L’idée d’une rencontre de grande envergure entre rabbins et imams est née dans la ville suisse de Caux, en juin 2003, où une quarantaine d’hommes et de femmes, israéliens ou palestiniens, s’étaient réunis pour envisager les moyens de rétablir la paix au Moyen-Orient.

Un des organsiteurs de cette réunion, Alain Michel, président des « Hommes de Parole », a raconté à ce sujet que le rabbin Sirat, ancien Grand Rabbin de France, lors de cette réunion, avait interpellé un journaliste du quotidien israélien Haaretz qui se trouvait là, et lui avait demandé pourquoi la presse ne parlait jamais que des morts et jamais des événements, extraordinaires, comme celui qui venait de se produire lors de cette rencontre israélo-palestinienne de Caux : "Un rabbin et un imam qui échangent une poignée de main, ce n’est pas un événement", avait répondu le journaliste. Et si cent imams et rabbins le faisaient ? "Oui, ça serait un événement"... Le pari avait été lancé.

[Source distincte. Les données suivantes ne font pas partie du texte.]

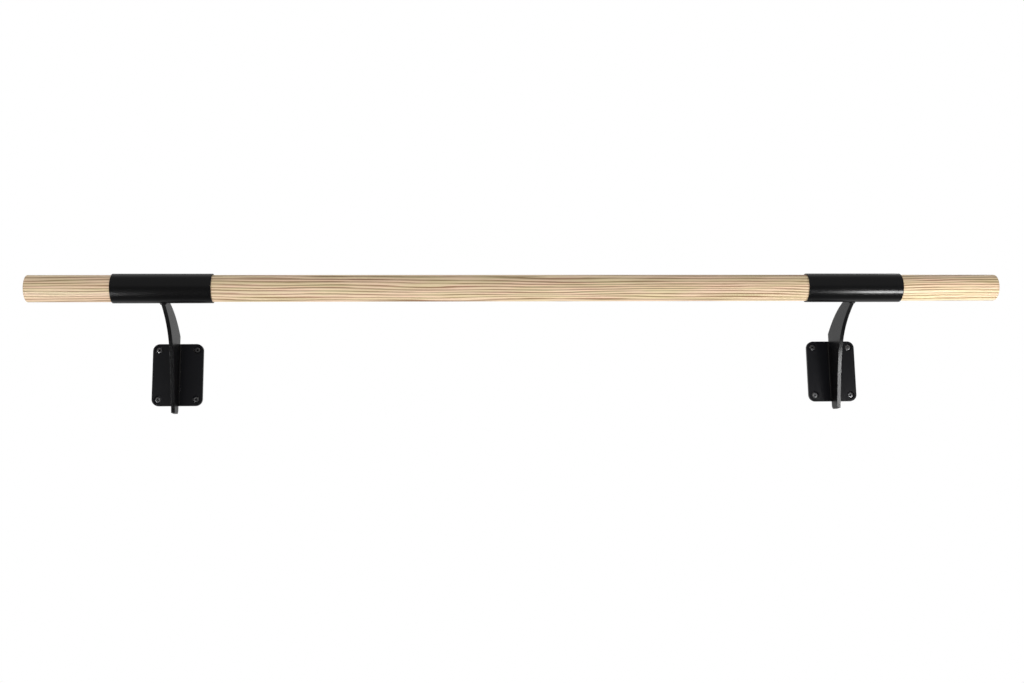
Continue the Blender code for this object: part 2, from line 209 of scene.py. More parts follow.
def smooth_curve(start, start_direction, end, end_direction, handles, count):
    """A cubic curve that leaves and arrives in the given directions."""
    a, d = Vector(start), Vector(end)
    b = a + Vector((math.cos(start_direction), math.sin(start_direction))) * handles[0]
    c = d - Vector((math.cos(end_direction), math.sin(end_direction))) * handles[1]
    points = []
    for i in range(count):
        t = i / (count - 1)
        s = 1 - t
        points.append(tuple(s**3 * a + 3 * s * s * t * b + 3 * s * t * t * c + t**3 * d))
    return points


def lathe(shape, rows, steps, closed=False):
    """A skin round Z through (radius, height) rows that run down its outer side.

    A radius is a number, or a function of the angle for a row that isn't round.
    """
    rings = []
    for radius, height in rows:
        if radius == 0:
            rings.append([shape.verts.new((0, 0, height))])
            continue
        ring = []
        for i in range(steps):
            turn = 2 * math.pi * i / steps
            reach = radius(turn) if callable(radius) else radius
            ring.append(shape.verts.new((reach * math.cos(turn), reach * math.sin(turn), height)))
        rings.append(ring)
    nexts = rings[1:] + rings[:1] if closed else rings[1:]
    for upper, lower in zip(rings, nexts):
        for i in range(steps):
            j = (i + 1) % steps
            corners = [upper[i % len(upper)], lower[i % len(lower)]]
            corners += [lower[j % len(lower)], upper[j % len(upper)]]
            shape.faces.new(dict.fromkeys(corners))


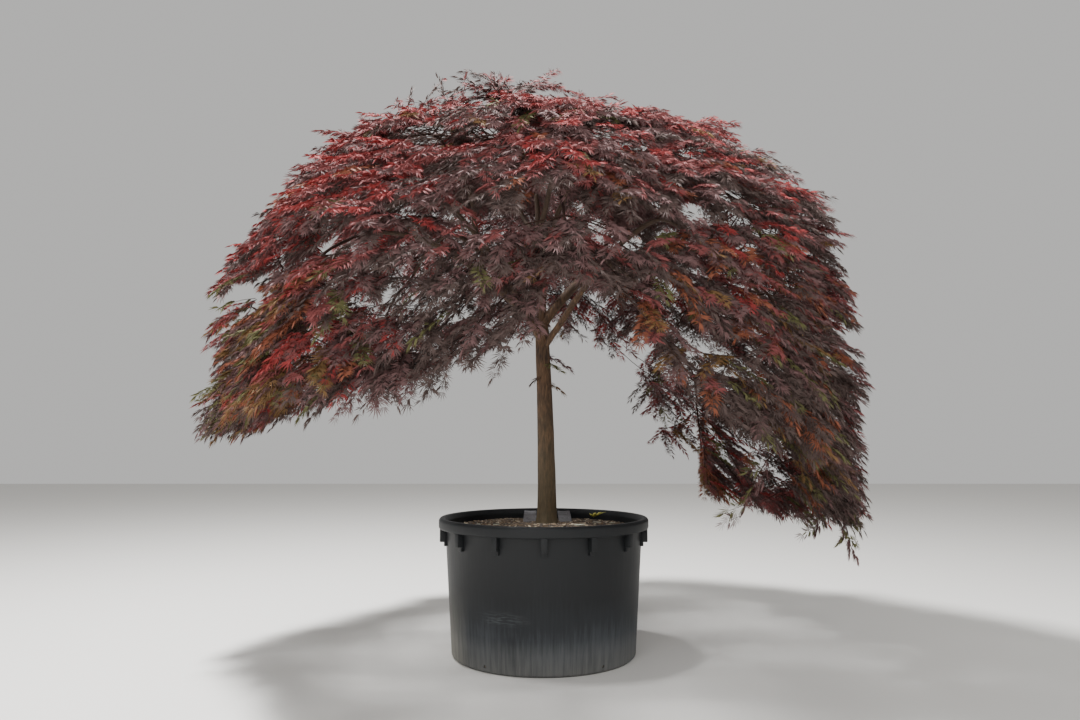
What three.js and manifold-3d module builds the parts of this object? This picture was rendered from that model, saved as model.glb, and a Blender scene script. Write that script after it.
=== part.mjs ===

Dans les milieux catholiques, on s’est demandé pourquoi on avait été tenu à l’écart, pourquoi on n’avait pas organisé une rencontre imams, rabbins et prêtres. Alain Michel leur avait répondu que le problème actuel se situait réellement entre juifs et musulmans. » Mais, il avait ajouté que « le chrétien pouvait être un interprète car il connaît les deux et il peut "traduire" les uns pour les autres". Il avait précisé que, pour cette raison, des chrétiens seraient donc invités à ces congrès, en tant qu’observateurs.

Il s’agira pour le Congrès "de tenter d’élever une barrière contre l’ignorance, qui est toujours à l’origine de la peur et de la haine".

Les organisateurs de cette rencontre préconisent aussi que “les leaders religieux soient dans l’obligation de s’engager dans le combat pour la paix”.